• **Material provided**:
+--
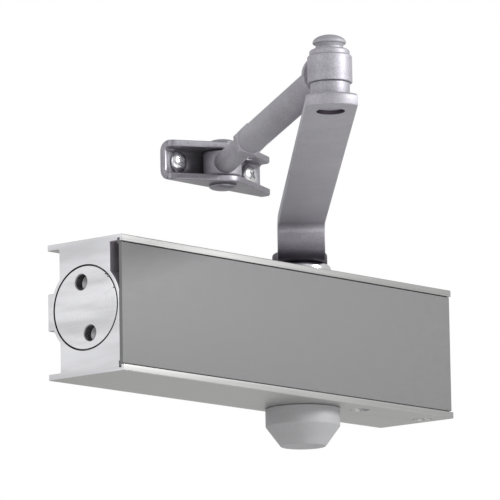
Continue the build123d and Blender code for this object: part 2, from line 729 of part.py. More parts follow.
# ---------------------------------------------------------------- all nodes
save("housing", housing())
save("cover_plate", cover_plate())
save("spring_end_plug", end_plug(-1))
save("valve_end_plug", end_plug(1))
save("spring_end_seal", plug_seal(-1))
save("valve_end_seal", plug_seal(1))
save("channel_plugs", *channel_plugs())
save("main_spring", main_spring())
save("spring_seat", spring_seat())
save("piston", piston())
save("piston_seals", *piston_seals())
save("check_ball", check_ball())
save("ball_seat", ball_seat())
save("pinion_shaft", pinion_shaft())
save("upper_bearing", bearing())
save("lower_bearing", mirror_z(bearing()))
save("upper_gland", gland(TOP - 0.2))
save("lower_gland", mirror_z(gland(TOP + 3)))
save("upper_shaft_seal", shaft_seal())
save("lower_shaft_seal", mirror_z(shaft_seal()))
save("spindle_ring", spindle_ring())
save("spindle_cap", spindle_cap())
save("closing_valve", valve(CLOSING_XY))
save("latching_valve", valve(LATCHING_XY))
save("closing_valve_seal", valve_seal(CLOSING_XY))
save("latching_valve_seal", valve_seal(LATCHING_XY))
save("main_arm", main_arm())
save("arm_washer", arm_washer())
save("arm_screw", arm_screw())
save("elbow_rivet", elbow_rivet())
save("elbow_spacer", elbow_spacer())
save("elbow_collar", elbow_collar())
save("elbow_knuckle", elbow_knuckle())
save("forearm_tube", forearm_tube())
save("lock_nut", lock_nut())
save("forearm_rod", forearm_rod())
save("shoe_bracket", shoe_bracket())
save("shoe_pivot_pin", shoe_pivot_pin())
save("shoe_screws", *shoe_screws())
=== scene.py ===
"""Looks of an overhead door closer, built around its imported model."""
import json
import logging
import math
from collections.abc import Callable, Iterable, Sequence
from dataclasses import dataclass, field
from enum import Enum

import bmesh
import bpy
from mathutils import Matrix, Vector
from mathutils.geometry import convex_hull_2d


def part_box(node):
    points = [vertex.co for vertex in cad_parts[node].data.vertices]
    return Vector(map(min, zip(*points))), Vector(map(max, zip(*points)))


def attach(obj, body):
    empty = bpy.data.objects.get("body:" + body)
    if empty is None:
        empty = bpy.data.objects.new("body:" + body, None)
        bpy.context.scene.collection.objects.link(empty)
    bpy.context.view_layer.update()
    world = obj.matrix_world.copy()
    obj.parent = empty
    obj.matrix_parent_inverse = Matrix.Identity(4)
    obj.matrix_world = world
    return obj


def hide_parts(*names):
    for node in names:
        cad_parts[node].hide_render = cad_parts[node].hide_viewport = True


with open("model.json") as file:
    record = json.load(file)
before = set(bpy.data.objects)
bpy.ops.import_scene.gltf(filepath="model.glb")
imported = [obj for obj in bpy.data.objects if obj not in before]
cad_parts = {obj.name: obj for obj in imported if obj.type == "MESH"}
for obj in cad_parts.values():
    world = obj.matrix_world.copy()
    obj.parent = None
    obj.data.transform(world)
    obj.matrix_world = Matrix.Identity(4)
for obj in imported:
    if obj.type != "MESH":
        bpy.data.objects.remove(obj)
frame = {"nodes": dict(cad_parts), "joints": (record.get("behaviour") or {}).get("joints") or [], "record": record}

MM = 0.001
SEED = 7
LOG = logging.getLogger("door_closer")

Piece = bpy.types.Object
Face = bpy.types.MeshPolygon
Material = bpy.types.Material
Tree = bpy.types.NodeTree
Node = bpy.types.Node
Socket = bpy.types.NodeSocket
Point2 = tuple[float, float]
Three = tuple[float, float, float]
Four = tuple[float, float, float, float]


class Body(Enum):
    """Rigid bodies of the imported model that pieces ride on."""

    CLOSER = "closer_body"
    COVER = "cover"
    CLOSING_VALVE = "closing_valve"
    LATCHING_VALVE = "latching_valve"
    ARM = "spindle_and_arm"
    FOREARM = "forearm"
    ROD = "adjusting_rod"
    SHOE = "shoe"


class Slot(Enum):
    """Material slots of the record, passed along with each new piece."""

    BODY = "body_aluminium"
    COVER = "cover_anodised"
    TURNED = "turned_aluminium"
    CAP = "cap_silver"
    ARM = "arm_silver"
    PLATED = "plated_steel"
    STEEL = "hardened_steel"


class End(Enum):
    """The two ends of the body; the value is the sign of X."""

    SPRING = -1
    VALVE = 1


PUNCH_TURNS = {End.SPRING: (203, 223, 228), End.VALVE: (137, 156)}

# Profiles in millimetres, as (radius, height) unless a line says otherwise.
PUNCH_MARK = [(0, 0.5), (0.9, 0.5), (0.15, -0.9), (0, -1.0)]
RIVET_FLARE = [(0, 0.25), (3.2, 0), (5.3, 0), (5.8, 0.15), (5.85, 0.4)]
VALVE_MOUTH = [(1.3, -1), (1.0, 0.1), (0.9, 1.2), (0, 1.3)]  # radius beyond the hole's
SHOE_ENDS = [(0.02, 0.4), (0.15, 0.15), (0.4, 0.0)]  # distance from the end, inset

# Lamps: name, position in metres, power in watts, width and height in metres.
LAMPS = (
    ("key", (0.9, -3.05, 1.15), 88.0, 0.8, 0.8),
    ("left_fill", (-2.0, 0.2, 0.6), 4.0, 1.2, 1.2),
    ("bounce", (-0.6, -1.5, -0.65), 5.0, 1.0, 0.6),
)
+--
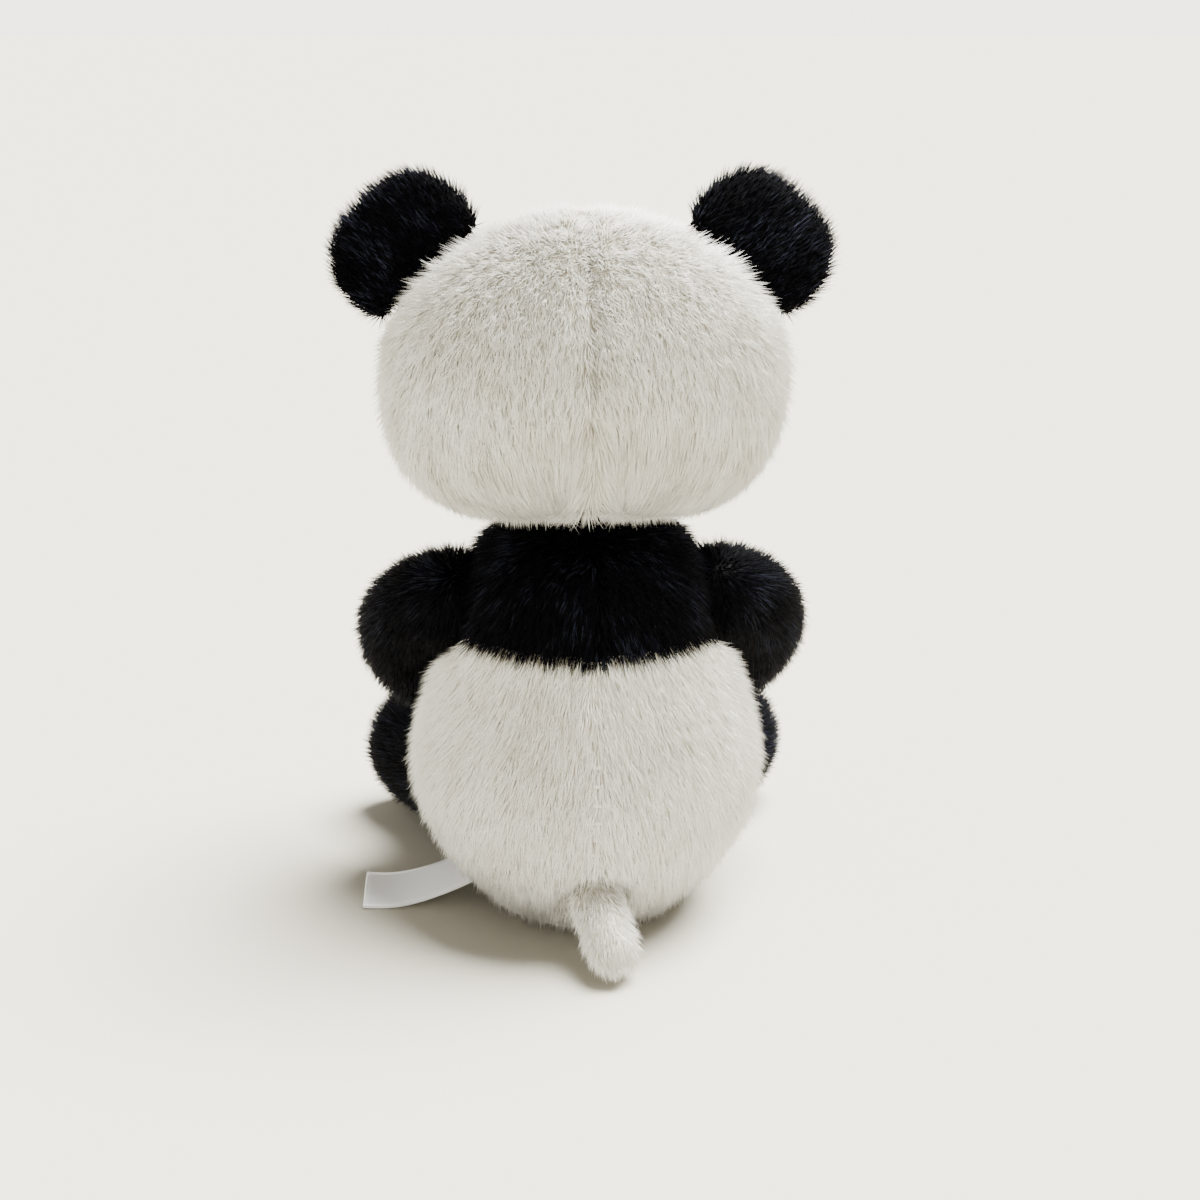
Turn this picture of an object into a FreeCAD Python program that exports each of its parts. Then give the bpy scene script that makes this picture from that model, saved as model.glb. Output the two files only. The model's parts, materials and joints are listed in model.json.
+--
• **Task goal**: Using the entries above, return exactly the lines from the line with "mirror_z(gland(TOP + 3)))" to the line with "if empty is", counting both of those lines.

• **Full solution**:
save("lower_gland", mirror_z(gland(TOP + 3)))
save("upper_shaft_seal", shaft_seal())
save("lower_shaft_seal", mirror_z(shaft_seal()))
save("spindle_ring", spindle_ring())
save("spindle_cap", spindle_cap())
save("closing_valve", valve(CLOSING_XY))
save("latching_valve", valve(LATCHING_XY))
save("closing_valve_seal", valve_seal(CLOSING_XY))
save("latching_valve_seal", valve_seal(LATCHING_XY))
save("main_arm", main_arm())
save("arm_washer", arm_washer())
save("arm_screw", arm_screw())
save("elbow_rivet", elbow_rivet())
save("elbow_spacer", elbow_spacer())
save("elbow_collar", elbow_collar())
save("elbow_knuckle", elbow_knuckle())
save("forearm_tube", forearm_tube())
save("lock_nut", lock_nut())
save("forearm_rod", forearm_rod())
save("shoe_bracket", shoe_bracket())
save("shoe_pivot_pin", shoe_pivot_pin())
save("shoe_screws", *shoe_screws())
=== scene.py ===
"""Looks of an overhead door closer, built around its imported model."""
import json
import logging
import math
from collections.abc import Callable, Iterable, Sequence
from dataclasses import dataclass, field
from enum import Enum

import bmesh
import bpy
from mathutils import Matrix, Vector
from mathutils.geometry import convex_hull_2d


def part_box(node):
    points = [vertex.co for vertex in cad_parts[node].data.vertices]
    return Vector(map(min, zip(*points))), Vector(map(max, zip(*points)))


def attach(obj, body):
    empty = bpy.data.objects.get("body:" + body)
    if empty is None:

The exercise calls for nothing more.